* **PROVIDED DATA**
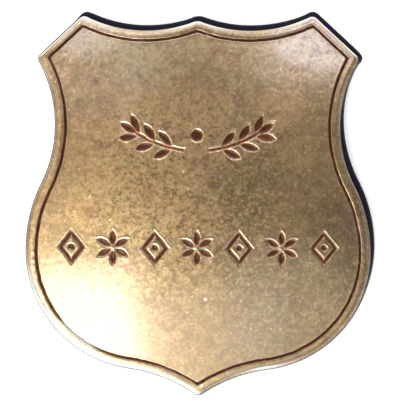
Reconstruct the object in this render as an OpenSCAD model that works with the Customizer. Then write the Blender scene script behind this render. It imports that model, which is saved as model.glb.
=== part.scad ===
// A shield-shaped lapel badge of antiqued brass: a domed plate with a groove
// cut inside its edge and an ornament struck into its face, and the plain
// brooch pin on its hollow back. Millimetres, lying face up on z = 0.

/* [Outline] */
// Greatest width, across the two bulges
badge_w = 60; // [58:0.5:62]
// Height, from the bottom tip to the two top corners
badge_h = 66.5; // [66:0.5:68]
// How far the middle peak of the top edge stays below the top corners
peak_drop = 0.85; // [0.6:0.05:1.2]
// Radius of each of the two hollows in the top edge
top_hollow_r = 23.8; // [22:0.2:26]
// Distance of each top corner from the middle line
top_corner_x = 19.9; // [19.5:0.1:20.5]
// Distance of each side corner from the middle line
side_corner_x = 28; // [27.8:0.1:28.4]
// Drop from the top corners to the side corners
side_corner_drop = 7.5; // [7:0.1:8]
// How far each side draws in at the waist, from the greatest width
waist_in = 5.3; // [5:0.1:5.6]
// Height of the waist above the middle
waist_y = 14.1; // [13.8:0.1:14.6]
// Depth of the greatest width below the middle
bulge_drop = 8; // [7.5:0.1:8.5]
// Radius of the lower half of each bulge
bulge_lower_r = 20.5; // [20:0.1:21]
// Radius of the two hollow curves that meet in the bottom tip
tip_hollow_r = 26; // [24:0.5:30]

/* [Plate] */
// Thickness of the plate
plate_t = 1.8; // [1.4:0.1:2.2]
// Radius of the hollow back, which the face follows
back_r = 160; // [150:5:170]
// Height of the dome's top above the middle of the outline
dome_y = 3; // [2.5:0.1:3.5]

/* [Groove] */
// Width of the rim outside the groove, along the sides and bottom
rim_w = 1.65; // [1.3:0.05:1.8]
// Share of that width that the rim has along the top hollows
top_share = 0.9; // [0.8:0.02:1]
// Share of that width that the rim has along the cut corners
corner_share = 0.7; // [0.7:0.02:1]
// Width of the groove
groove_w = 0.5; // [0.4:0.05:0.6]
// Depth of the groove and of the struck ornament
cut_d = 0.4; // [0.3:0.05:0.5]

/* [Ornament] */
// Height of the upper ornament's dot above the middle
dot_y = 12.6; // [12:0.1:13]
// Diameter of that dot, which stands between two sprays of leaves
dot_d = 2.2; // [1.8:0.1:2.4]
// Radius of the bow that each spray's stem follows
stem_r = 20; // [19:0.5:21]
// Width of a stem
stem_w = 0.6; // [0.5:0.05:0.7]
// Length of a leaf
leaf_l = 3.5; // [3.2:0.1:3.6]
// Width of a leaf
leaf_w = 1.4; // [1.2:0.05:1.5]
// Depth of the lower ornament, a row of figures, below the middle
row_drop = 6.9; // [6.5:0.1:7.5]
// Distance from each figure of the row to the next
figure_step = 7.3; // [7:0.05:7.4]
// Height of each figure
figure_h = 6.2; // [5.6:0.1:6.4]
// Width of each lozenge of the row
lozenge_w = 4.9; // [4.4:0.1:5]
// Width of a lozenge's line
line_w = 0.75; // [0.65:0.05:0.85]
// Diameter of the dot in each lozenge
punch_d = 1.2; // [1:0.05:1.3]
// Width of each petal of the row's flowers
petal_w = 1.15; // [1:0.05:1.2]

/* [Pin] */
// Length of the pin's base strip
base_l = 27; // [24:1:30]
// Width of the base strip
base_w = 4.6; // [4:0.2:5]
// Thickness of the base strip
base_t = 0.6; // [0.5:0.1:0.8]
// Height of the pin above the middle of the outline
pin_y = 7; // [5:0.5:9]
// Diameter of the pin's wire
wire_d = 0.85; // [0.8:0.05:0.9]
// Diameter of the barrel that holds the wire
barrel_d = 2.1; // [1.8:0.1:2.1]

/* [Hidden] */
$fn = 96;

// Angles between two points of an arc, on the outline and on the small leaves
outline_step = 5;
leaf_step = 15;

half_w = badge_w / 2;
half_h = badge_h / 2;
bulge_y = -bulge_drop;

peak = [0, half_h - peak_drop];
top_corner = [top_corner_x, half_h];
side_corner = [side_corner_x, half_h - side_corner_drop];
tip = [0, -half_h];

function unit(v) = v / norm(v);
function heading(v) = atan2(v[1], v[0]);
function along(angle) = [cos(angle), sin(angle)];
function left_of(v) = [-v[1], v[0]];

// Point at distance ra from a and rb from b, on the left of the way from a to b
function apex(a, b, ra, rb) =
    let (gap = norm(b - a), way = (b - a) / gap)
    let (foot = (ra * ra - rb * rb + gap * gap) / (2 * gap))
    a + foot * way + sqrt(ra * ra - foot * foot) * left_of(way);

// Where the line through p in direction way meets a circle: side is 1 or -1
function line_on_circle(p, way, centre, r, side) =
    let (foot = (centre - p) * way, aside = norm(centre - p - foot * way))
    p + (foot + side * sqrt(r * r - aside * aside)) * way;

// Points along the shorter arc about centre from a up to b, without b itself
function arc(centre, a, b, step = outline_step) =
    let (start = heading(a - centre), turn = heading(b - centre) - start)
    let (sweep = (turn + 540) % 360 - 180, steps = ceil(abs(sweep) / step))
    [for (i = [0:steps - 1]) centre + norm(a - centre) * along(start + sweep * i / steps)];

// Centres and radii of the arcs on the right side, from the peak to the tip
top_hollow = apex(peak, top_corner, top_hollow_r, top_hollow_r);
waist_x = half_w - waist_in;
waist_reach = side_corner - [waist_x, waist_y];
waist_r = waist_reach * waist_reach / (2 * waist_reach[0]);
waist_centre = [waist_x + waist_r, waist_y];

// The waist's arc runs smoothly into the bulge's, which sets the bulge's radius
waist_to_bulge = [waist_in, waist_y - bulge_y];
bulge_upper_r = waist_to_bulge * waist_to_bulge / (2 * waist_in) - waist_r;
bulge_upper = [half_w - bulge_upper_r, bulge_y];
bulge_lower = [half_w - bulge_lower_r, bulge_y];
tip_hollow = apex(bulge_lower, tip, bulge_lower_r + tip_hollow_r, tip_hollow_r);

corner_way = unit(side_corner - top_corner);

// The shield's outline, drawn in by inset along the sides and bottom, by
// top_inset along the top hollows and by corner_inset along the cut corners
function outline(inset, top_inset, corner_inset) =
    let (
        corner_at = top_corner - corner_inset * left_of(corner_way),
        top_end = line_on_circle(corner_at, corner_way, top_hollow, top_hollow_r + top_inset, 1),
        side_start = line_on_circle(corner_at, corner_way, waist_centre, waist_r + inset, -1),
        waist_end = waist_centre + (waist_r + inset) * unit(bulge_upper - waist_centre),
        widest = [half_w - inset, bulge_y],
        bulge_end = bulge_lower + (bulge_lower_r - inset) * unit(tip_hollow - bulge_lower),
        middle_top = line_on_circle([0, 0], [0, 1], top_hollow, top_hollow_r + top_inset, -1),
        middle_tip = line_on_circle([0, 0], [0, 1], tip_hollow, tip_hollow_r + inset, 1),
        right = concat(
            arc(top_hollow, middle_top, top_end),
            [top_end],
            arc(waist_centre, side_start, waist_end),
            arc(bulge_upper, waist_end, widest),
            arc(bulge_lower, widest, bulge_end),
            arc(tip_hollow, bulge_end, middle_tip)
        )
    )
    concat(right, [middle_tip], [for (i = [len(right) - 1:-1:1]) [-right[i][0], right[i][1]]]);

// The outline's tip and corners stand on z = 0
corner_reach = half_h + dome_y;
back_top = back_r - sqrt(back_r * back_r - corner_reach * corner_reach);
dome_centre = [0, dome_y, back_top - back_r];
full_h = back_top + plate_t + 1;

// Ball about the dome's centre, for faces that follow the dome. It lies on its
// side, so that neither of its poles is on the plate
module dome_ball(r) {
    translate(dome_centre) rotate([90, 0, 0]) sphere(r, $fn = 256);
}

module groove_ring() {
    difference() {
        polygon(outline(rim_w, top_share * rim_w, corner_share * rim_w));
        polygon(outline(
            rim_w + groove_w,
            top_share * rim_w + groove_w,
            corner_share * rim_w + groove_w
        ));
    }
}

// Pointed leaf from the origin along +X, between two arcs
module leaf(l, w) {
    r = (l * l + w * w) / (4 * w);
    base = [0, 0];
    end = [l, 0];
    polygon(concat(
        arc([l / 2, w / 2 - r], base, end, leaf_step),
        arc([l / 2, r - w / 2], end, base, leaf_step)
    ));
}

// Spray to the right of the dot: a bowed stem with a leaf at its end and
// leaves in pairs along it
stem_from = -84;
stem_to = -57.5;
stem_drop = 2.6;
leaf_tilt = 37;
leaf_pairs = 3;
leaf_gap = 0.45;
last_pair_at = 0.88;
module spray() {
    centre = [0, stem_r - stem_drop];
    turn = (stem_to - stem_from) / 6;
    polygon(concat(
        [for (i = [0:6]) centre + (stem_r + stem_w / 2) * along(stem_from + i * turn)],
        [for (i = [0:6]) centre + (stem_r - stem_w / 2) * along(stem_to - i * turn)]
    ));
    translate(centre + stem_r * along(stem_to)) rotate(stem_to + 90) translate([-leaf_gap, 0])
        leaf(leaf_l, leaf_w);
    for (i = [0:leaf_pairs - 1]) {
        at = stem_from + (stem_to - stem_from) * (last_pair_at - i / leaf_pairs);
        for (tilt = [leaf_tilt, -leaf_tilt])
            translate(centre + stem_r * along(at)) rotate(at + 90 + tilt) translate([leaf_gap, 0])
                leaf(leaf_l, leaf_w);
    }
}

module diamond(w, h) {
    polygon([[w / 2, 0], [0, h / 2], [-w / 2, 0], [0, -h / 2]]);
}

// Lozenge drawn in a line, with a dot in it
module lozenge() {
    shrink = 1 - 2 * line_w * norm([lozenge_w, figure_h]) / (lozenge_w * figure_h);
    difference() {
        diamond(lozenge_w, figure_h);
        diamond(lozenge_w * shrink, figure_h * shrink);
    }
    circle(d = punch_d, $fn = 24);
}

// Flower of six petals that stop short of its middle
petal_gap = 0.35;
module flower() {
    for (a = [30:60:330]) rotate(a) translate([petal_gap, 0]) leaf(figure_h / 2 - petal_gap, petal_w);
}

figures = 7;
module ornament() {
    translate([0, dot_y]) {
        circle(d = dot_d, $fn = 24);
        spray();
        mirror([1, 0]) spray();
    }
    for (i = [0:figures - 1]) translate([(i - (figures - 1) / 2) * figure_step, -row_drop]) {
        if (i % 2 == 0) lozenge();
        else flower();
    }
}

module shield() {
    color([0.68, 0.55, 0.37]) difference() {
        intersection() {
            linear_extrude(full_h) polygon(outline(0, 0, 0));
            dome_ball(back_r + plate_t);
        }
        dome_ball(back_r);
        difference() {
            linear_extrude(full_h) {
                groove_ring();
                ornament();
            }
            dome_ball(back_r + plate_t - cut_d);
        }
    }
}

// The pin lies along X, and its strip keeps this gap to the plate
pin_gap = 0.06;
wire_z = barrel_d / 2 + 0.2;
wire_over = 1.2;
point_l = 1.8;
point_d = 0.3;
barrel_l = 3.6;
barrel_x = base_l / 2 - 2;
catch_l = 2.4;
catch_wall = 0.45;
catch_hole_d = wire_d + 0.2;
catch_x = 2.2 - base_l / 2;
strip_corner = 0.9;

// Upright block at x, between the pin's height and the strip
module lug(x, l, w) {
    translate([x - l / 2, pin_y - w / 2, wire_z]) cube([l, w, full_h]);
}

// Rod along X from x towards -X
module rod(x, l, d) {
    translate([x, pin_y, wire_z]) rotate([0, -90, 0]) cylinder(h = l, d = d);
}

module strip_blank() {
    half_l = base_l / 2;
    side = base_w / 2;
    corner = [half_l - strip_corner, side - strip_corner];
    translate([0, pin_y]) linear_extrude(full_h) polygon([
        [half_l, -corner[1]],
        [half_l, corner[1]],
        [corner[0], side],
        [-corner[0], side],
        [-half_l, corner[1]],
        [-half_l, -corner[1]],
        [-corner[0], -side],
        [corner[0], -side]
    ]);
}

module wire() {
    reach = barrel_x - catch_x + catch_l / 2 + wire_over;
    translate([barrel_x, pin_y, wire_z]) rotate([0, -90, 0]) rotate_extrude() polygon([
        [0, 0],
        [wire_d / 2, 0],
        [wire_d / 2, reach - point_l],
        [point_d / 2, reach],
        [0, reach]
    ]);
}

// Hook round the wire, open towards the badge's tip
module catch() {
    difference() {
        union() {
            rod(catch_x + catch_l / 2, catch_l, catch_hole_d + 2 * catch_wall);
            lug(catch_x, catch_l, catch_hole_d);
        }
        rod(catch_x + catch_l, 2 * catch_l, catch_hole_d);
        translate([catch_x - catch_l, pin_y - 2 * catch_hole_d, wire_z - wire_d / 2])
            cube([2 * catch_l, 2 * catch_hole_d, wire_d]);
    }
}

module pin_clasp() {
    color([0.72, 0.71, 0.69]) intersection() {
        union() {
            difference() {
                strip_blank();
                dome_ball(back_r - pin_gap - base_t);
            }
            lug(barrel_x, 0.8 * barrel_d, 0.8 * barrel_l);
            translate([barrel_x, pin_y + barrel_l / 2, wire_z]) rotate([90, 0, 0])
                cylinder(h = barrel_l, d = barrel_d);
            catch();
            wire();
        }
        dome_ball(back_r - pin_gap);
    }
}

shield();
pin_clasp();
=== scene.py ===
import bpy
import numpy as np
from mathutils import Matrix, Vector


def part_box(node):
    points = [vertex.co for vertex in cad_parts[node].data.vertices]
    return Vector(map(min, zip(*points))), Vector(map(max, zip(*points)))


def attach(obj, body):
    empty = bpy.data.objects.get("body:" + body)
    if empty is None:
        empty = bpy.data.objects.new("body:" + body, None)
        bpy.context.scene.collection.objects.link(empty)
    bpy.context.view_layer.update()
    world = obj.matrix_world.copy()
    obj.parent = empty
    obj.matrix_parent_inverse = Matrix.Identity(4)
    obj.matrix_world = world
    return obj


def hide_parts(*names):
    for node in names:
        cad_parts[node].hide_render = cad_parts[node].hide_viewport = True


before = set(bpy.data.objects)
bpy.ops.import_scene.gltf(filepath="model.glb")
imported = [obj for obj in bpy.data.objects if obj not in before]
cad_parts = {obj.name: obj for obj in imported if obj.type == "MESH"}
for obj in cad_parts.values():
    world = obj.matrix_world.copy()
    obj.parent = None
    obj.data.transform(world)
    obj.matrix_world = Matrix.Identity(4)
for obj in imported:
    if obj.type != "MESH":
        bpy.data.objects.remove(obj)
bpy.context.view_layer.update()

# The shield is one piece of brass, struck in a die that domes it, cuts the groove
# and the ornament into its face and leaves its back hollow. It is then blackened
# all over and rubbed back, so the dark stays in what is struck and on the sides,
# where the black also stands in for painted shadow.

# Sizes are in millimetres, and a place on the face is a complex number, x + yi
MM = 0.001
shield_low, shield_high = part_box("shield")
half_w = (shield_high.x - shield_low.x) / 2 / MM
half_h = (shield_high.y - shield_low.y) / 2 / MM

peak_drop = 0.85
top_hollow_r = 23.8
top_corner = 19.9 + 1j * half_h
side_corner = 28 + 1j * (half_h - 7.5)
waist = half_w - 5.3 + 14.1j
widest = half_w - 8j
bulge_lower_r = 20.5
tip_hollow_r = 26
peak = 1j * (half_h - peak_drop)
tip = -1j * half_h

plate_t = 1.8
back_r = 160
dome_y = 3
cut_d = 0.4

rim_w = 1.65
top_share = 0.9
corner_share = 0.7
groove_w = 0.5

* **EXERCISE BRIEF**
Look above for the line that contains "the badge's tip". Starting there, transcribe every line exactly until you have copied the line that contains "obj.matrix_world = Matrix.Identity(4)".

* **WRITTEN ANSWER**
// Hook round the wire, open towards the badge's tip
module catch() {
    difference() {
        union() {
            rod(catch_x + catch_l / 2, catch_l, catch_hole_d + 2 * catch_wall);
            lug(catch_x, catch_l, catch_hole_d);
        }
        rod(catch_x + catch_l, 2 * catch_l, catch_hole_d);
        translate([catch_x - catch_l, pin_y - 2 * catch_hole_d, wire_z - wire_d / 2])
            cube([2 * catch_l, 2 * catch_hole_d, wire_d]);
    }
}

module pin_clasp() {
    color([0.72, 0.71, 0.69]) intersection() {
        union() {
            difference() {
                strip_blank();
                dome_ball(back_r - pin_gap - base_t);
            }
            lug(barrel_x, 0.8 * barrel_d, 0.8 * barrel_l);
            translate([barrel_x, pin_y + barrel_l / 2, wire_z]) rotate([90, 0, 0])
                cylinder(h = barrel_l, d = barrel_d);
            catch();
            wire();
        }
        dome_ball(back_r - pin_gap);
    }
}

shield();
pin_clasp();
=== scene.py ===
import bpy
import numpy as np
from mathutils import Matrix, Vector


def part_box(node):
    points = [vertex.co for vertex in cad_parts[node].data.vertices]
    return Vector(map(min, zip(*points))), Vector(map(max, zip(*points)))


def attach(obj, body):
    empty = bpy.data.objects.get("body:" + body)
    if empty is None:
        empty = bpy.data.objects.new("body:" + body, None)
        bpy.context.scene.collection.objects.link(empty)
    bpy.context.view_layer.update()
    world = obj.matrix_world.copy()
    obj.parent = empty
    obj.matrix_parent_inverse = Matrix.Identity(4)
    obj.matrix_world = world
    return obj


def hide_parts(*names):
    for node in names:
        cad_parts[node].hide_render = cad_parts[node].hide_viewport = True


before = set(bpy.data.objects)
bpy.ops.import_scene.gltf(filepath="model.glb")
imported = [obj for obj in bpy.data.objects if obj not in before]
cad_parts = {obj.name: obj for obj in imported if obj.type == "MESH"}
for obj in cad_parts.values():
    world = obj.matrix_world.copy()
    obj.parent = None
    obj.data.transform(world)
    obj.matrix_world = Matrix.Identity(4)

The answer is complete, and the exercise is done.